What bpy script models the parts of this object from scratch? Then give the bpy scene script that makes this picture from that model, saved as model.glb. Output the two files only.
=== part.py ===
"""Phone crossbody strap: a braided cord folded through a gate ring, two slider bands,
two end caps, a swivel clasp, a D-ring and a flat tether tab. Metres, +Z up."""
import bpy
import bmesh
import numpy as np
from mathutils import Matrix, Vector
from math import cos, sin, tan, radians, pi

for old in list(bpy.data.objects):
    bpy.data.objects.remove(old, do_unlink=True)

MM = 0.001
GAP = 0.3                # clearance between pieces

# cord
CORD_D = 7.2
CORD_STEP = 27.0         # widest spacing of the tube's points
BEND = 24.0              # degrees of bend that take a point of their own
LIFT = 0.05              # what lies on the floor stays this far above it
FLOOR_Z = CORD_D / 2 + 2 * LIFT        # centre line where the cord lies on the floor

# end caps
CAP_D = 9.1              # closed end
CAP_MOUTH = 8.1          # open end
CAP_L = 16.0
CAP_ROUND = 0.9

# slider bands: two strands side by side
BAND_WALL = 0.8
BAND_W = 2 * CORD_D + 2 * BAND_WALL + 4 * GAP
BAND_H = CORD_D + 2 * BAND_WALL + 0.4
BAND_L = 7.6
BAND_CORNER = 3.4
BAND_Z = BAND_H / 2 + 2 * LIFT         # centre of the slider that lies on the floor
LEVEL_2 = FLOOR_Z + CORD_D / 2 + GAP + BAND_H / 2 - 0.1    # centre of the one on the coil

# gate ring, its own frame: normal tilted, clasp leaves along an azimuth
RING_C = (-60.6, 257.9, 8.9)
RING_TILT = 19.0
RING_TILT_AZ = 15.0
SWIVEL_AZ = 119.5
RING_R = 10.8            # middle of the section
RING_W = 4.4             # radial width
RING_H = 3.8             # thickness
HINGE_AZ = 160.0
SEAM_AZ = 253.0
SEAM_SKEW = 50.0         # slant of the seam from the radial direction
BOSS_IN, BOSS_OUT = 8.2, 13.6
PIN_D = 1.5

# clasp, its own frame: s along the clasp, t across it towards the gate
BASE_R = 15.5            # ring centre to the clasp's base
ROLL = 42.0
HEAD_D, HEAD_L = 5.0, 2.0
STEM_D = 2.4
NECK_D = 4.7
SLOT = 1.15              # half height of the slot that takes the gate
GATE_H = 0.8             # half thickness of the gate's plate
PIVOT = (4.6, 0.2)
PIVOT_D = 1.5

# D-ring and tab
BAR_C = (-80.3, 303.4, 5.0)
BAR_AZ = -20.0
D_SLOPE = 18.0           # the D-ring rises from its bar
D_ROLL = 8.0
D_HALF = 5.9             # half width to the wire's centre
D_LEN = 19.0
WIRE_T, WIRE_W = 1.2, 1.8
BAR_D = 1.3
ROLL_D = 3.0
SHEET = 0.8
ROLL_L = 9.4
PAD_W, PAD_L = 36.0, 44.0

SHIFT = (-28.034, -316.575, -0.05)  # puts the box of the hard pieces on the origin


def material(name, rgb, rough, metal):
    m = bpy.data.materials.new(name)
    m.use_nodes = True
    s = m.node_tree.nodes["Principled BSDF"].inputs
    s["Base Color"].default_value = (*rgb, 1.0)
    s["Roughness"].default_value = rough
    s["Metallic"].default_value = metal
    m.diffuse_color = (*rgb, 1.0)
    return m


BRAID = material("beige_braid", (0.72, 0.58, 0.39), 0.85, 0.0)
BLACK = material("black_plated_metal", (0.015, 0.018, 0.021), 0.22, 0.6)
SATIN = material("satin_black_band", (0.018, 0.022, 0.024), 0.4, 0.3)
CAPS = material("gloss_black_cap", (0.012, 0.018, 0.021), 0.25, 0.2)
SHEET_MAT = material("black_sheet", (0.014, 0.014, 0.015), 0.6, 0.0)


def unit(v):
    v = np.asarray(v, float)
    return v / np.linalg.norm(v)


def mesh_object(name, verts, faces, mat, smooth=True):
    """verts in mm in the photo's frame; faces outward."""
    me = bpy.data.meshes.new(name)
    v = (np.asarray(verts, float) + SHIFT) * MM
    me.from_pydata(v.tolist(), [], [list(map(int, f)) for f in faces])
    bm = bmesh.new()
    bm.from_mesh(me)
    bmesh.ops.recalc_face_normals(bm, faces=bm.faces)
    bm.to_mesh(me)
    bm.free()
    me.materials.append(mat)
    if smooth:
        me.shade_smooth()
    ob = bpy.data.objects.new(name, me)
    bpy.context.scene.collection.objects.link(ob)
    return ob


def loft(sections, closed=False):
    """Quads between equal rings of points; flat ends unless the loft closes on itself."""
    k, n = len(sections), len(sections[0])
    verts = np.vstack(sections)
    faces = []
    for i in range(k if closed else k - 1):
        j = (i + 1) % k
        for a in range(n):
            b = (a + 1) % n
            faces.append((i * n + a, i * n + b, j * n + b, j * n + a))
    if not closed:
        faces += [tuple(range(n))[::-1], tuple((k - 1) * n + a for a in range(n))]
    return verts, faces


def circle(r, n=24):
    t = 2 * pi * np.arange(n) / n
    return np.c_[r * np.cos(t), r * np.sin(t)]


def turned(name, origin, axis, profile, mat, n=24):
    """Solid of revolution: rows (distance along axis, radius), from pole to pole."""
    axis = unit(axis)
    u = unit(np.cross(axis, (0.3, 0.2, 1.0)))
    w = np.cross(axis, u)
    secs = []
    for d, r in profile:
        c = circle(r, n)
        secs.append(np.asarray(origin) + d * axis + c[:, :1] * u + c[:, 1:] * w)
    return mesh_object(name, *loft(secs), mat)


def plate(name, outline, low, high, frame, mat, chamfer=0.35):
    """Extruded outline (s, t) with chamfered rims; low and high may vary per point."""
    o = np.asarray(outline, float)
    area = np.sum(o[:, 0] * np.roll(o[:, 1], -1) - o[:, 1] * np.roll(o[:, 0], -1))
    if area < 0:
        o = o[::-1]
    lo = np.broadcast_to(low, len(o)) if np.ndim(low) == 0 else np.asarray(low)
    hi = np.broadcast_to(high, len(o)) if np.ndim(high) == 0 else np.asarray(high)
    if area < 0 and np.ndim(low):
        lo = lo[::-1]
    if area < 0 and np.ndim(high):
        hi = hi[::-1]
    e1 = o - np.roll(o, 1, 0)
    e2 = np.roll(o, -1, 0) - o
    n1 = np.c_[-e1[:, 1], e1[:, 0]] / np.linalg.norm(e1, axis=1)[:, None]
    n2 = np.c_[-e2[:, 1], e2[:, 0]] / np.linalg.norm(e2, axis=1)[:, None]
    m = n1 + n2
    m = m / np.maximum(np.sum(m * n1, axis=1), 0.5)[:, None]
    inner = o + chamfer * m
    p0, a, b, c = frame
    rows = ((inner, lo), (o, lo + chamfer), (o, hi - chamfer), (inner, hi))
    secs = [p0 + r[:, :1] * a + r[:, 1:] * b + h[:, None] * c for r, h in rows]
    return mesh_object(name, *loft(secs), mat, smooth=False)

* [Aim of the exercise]
Retype only the lines running from the top of the listing to the line that holds "clearance between pieces", both ends included.

* [Exercise solution]
What bpy script models the parts of this object from scratch? Then give the bpy scene script that makes this picture from that model, saved as model.glb. Output the two files only.
=== part.py ===
"""Phone crossbody strap: a braided cord folded through a gate ring, two slider bands,
two end caps, a swivel clasp, a D-ring and a flat tether tab. Metres, +Z up."""
import bpy
import bmesh
import numpy as np
from mathutils import Matrix, Vector
from math import cos, sin, tan, radians, pi

for old in list(bpy.data.objects):
    bpy.data.objects.remove(old, do_unlink=True)

MM = 0.001
GAP = 0.3                # clearance between pieces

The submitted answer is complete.